今日の為替トレッキング

今日の一言

自分が大切なことを成し遂げたいと思うならば、他人が助けてくれることを期待してはいけない

I'll Follow The Sun

 2021年後半の世界の中央銀行そして投資家にとって、最大の注目ポイントは「インフレ」だったといっても過言ではないでしょう。

 インフレはグローバルな事象ではなく、各国の経済事情によって異なるローカルなイシューといわれていますが、このインフレは、米国だけではなく、欧州、英国、中国と、世界同時多発的に発生しています。日本では今のところ顕著な物価上昇は観察されていませんが、11月の国内企業物価指数は41年ぶりの上昇を示すなど、その兆候はすでに表れていて、物価上昇が始まるのは時間の問題と思われます。

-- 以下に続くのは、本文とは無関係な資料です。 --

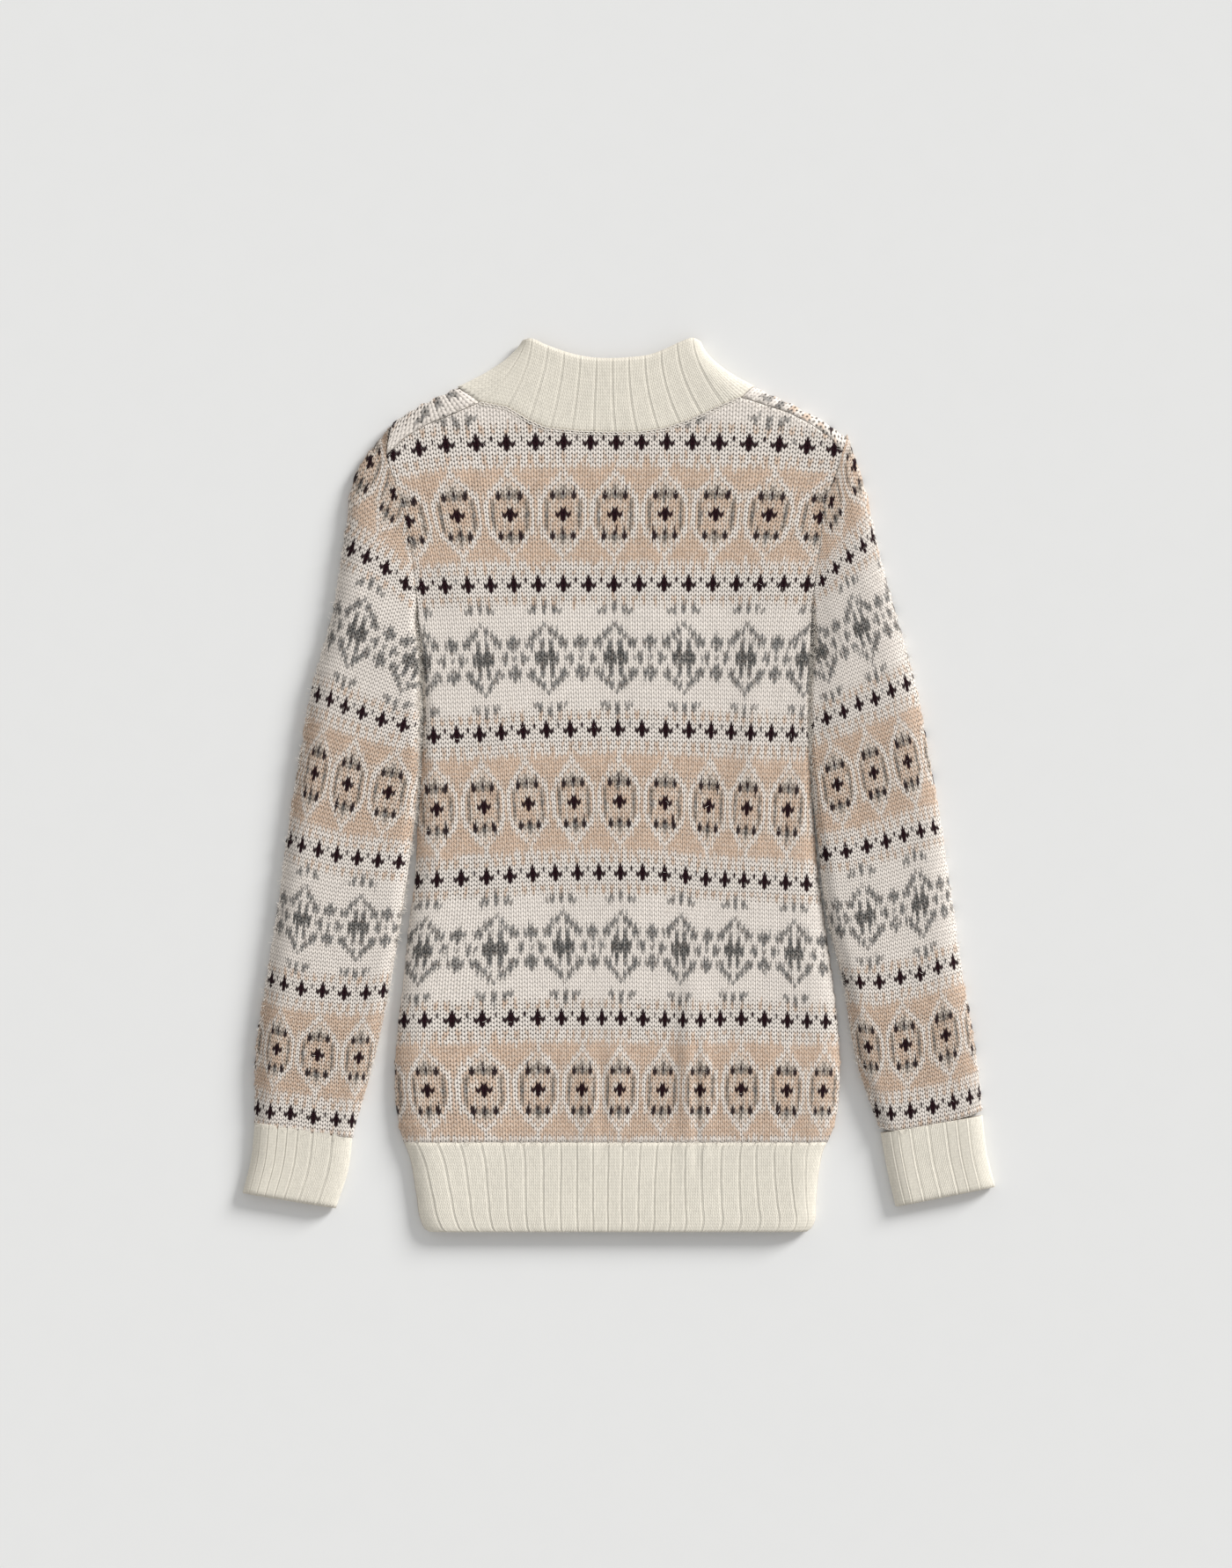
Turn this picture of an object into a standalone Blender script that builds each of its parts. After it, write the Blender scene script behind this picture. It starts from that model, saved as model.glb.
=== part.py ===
"""A knitted jacquard cardigan, laid face down on a table with its back showing.

Metres, +Z up. The garment lies in the XY plane: the collar points to +Y, the hem to -Y, and the
wearer's left sleeve lies towards -X. The back panel is on top, the fronts lie under it on the table.
Plan positions in the tables are millimetres: x across from the middle, up from the hem's lower edge.
"""

from collections import namedtuple
from math import cos, pi, radians, sin

import bmesh
import bpy
import numpy as np

MM = 0.001

# Driving sizes
WALL = 3.4 * MM             # the jacquard knit with its floats and nap
RIB_WALL = 3.2 * MM
SEAM_GAP = 0.3 * MM
ARMHOLE_GAP = 0.8 * MM
BODY_HEIGHT = 10.6 * MM     # top of the back panel above the table
FOLD_HEIGHT = 4.0 * MM      # where an edge fold stands out furthest
UNDER_ROUND = 6.0 * MM      # how far an edge fold curls in below
SIDE_ROUND = 20.0 * MM      # how far a side rounds away above
SHOULDER_ROUND = 14.0 * MM
HEM_UP = 69.2               # seam of the hem rib, mm up
HEM_ROUND = 13.0 * MM
HEM_EDGE_ROUND = 0.8 * MM
RIB_DEPTH = 1.0 * MM
HEM_RIBS = 24
COLLAR_RIBS = 10            # full ribs behind the neck, between the outer grooves
CUFF_RIBS = 7
COLLAR_ROUND = 13.0 * MM
COLLAR_BOW = 7.5            # how far the collar's sides hollow in, mm
BAND_WIDTH = 30.0 * MM
BAND_WALL = 3.0 * MM
NECK_FRONT_UP = 572.0       # front neckline at the centre front, mm up
COLLAR_FRONT_UP = 627.0     # collar's top edge at the centre front, mm up
BUTTONS = 7
BUTTON_RADIUS = 9.0 * MM
BUTTON_THICK = 2.2 * MM
BUTTON_SIDES = 14
BUTTON_PLAY = 0.4 * MM      # room round a button in the knit of its band
FIRST_BUTTON_UP = 24.0
LAST_BUTTON_UP = 606.0
OVERLAP = (-44.0, -17.0)    # the left pieces rise between these x, mm, onto the right band
FOLD_BLEND = 100.0          # a side fold fades away over this height below the underarm, mm
MID_TURN = 1 - cos(radians(45))     # share of a round's reach at the middle of its turn
SHARP_ANGLE = radians(40)

# The body's outline: the widest points left and right at each height.
Side = namedtuple("Side", "up x")
LEFT_SIDE = [
    Side(69.2, -165.9), Side(76.8, -168.2), Side(95.9, -171.4), Side(118.3, -172.7),
    Side(159.1, -170.0), Side(193.1, -165.9), Side(232.6, -162.1), Side(271.3, -157.1),
    Side(310.8, -155.0), Side(369.2, -151.6), Side(434.5, -151.0), Side(475.3, -154.4),
    Side(509.3, -157.8), Side(532.4, -160.5), Side(553.5, -165.5), Side(569.2, -169.0),
    Side(586.2, -175.0), Side(599.1, -178.8), Side(611.3, -176.8), Side(626.3, -172.7),
]
RIGHT_SIDE = [
    Side(69.2, 161.2), Side(76.8, 164.6), Side(95.9, 169.0), Side(118.3, 170.7),
    Side(159.1, 169.0), Side(193.1, 165.2), Side(232.6, 159.8), Side(271.3, 154.4),
    Side(310.8, 151.0), Side(369.2, 147.6), Side(434.5, 147.2), Side(475.3, 148.6),
    Side(509.3, 152.3), Side(532.4, 155.4), Side(553.5, 157.6), Side(569.2, 161.0),
    Side(586.2, 168.0), Side(601.8, 172.4), Side(607.5, 174.2), Side(613.4, 176.1),
]
UNDERARM_UP = 476.0
LEFT_TIP_UP = 599.1         # where the shoulder seam meets the armhole
RIGHT_TIP_UP = 601.8

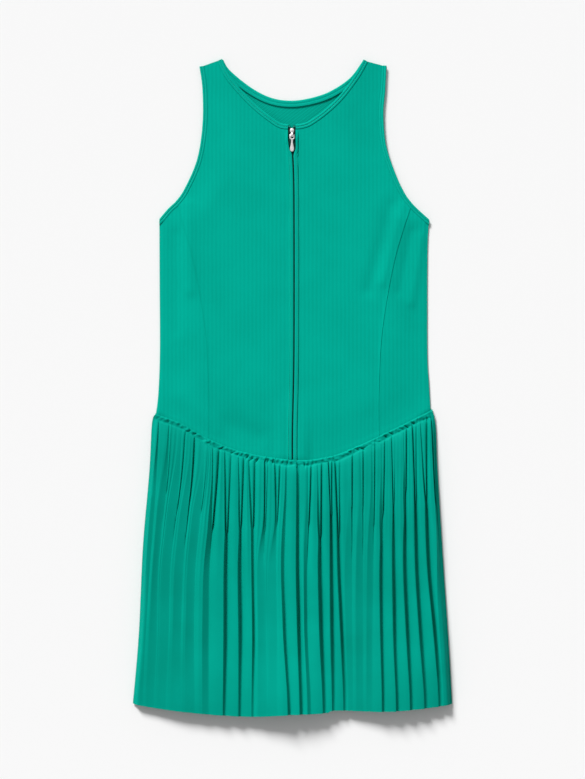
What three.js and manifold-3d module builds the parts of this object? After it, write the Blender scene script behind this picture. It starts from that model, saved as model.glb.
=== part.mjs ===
// A sleeveless zip-front dress with a pleated skirt, laid flat on its back.
// Units are millimetres. The back lies on z = 0, the neck is towards +Y and the front faces +Z.
import * as THREE from "three";
import { mergeVertices } from "three/addons/utils/BufferGeometryUtils.js";
import Module from "manifold-3d";

const wasm = await Module();
wasm.setup();

// Outlines are read from the picture in pixels, and brought to real size and to the middle here
const MM_PER_PX = 1.32;
const MID_PX = 292.57;
const MID_PY = 387.36;

// Cloth, bands and the way the front lies over the back
const CLOTH = 1.1;
const BAND_THICK = 1.6;
const BACK_BAND_THICK = 1.2;
const SEAM_GAP = 0.35;
const WAIST_GAP = 0.45;
const FRONT_LOW = 1.5;
const FRONT_RISE = 2.6;
const RISE_WIDTH = 55;
const NECK_BAND = 6.6;
const BACK_NECK_BAND = 8.6;
const ARM_BAND = 6.2;
const ARMPIT_SLANT = 1.25;

// Skirt
const SKIRT_BASE = 4.0;
const BASE_RUN = 0.12;
const BACK_FOLD_HEIGHT = 2.0;
const BACK_LAND = 0.3;
const SKIRT_EDGE_WIDTH = 7;
const BACK_FLAT_EDGE = 6;
const BACK_HEM_SHORT = 2;
const VALLEY_PX = 2.2;
const ROWS_FRONT = [0, 0.02, 0.045, 0.08, 0.13, 0.2, 0.28, 0.37, 0.48, 0.6, 0.73, 0.87, 1];
const ROWS_BACK = [0, 0.11, 0.5, 1];

// Steps along the edges of the bodice panels
const NECK_STEPS = 12;
const ZIP_STEPS = 14;
const ARM_UPPER_STEPS = 12;
const ARM_LOWER_STEPS = 4;
const PRINCESS_STEPS = 14;
const PANEL_COLS = 9;
const FINE_STEPS = 40;

// Zip
const TAPE_LOW = 2.8;
const TAPE_THICK = 1.0;
const TAPE_WIDTH = 12;
const TAPE_APART = 1.7;
const TAPE_CLOSED = 0.25;
const SLIDER_X = -0.7;
const PIVOT_Y = 332.3;
const PIVOT_Z = 6.2;
const SLIDER_LOW = 1.6;
const SLIDER_PLATE = 0.8;
const SLIDER_TOP = 5.2;
const BRIDGE_WIDTH = 2.4;
const CROWN_HEIGHT = 1.9;
const TAB_THICK = 1.4;
const EYE_WIDTH = 6.6;
const STOP_SIZE = [2, 1.5, 2];
const STOP_OUT = 3.1;

const CLOTH_COLOUR = 0x08a892;
const INSIDE_COLOUR = 0x079782;
const SKIRT_COLOUR = 0x06a08c;
const METAL_COLOUR = 0xc9ccd0;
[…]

 2021年のインフレはどのようにして起こったのか。その原因をつくったのは、新型コロナでした。2020年3月、新型コロナ感染の大流行によって世界の主要都市が次々とロックダウンを導入。多くの人々は仕事を失い、移動の自由を奪われるなかで、政府は景気下支えのため現金を配りました。

 2021年になってコロナワクチンが普及し、この1年で米国では73%、日本では80%、世界全体でも50%が部分接種を完了。ワクチンの普及によって移動制限が緩和され、人々が自由に外出できるようになると、「リベンジ消費」と呼ばれる、時間差での消費需要が発生しました。

 需要はいちどきに発生し、またロックダウン後の小売店は在庫が品薄だったことも重なって、流通網に多大な負荷をかけた結果インフレが大発生しました。つまり、需給のバランスが崩れたことがインフレの原因だったのです。別の見方をすると、2021年後半の経済は、ロックダウンや緊急事態宣言などで使う機会がなかったお金を財源とした、熱狂的な消費者需要に支えられたともいえます。

 しかし、貯金はいつか底をつく。2022年は異常な需要がおさまり、インフレも時間差で落ち着いて行くでしょう。今がまさに、異常から正常への転換点に立っているのかもしれません。

 急速に感染が拡大しているオミクロン変異株に対して、各国の政府がロックダウン再導入を決断し、景気対策でまた現金を給付するならば、これは2020年の繰り返しで、オミクロン変異株はインフレ要因となります。

 しかし、政府の財源は無限ではない。現金給付金なしで厳しい移動制限を強制するならば、需要は後退し、特に旅行などサービス産業がダメージを受けることになるでしょう。この場合、オミクロン変異株はデフレ要因となります。